Officiellement, tout est fait pour éviter que la crise du coronavirus ne devienne pas une crise générale de l'économie capitaliste. Dans la pratique, les insiders des salles de marché ont de très nombreuses craintes, en particulier sur le "shadow banking", la "finance de l'ombre", qui a prêté à tout-va ces deux dernières années, droguée par les taux bas. On craint désormais des défaillances en cascade d'emprunteurs.
Pour un peu, le coronavirus effacerait la guerre du pétrole à laquelle se livrent la Russie et l’Arabie Saoudite, et qui est la principale cause de la crise boursière qui a fait trembler les marchés cette semaine. Au-delà des conséquences immédiates du confinement dû au coronavirus, les fondamentaux de l’économie sont loin d’être sains. Le poids de l’économie de l’ombre, et les risques pris par les investisseurs gavés de liquidités à bas prix, pourraient bien mettre tout le monde en difficulté.
La crise boursière anticipe-t-elle une crise généralisée du crédit ?
Toute la difficulté tient aux risques pris sur les marchés de produits dérivés, qui échappent à l’intermédiation bancaire. Comme l’ont indiqué les autorités américaines en début de mois, le shadow banking a, ces dernières années, pris d’importants risques financiers, notamment en prêtant à tour de bras à des entreprises en situation plus ou moins saine. Ces entreprises, qui ont accumulé d’importantes dettes, risquent aujourd’hui de se trouver en difficulté pour rembourser leurs échéances.
Les insiders des salles de marché craignent aujourd’hui un effet domino. Le premier emprunteur qui fera défaut risque de créer un mouvement tellurique qui entraînera d’autres faillites à sa suite. Pour ces brokers qui parlent sous le sceau de l’anonymat, la chute en cascade n’est pas à exclure.

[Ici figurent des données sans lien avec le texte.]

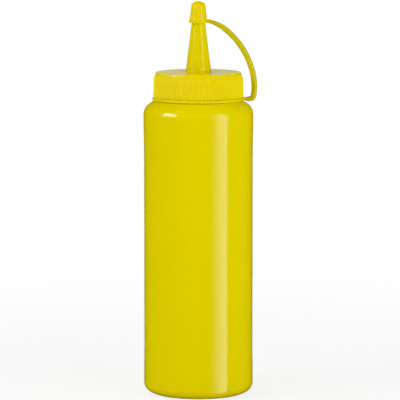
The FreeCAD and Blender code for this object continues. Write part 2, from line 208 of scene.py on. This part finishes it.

La crise de liquidité qui menace les banques
L’angoisse des marchés tient essentiellement à la crise de liquidités qui pourrait naître d’une situation où les trésoreries des entreprises emprunteuses seraient tellement sollicitées et en tension que le mouvement de domino commencerait. D’où les annonces des banques centrales, notamment de la FED, sur l’injection des centaines de milliards de dollars dans les circuits économiques. D’où la proposition de Nicolas Dufourcq, le patron de la BPI, de créer un “pont aérien” de cash à destination des entreprises.
On notera que la situation n’est pas meilleure en Chine. Les autorités publiques viennent d’y annoncer une réduction des exigences de fonds propres pour les banques. Bruno Le Maire avait fait la même chose en France la semaine précédente.
Bref, il s’agit de donner de l’air à tout le monde, et d’éviter la “faillite 0” qui entraînerait les autres derrière elle, comme Lehmann Brothers en 2008. Si cet événement arrivait… le pire surviendrait. Il n’est jamais sûr, mais là, il n’est vraiment pas loin.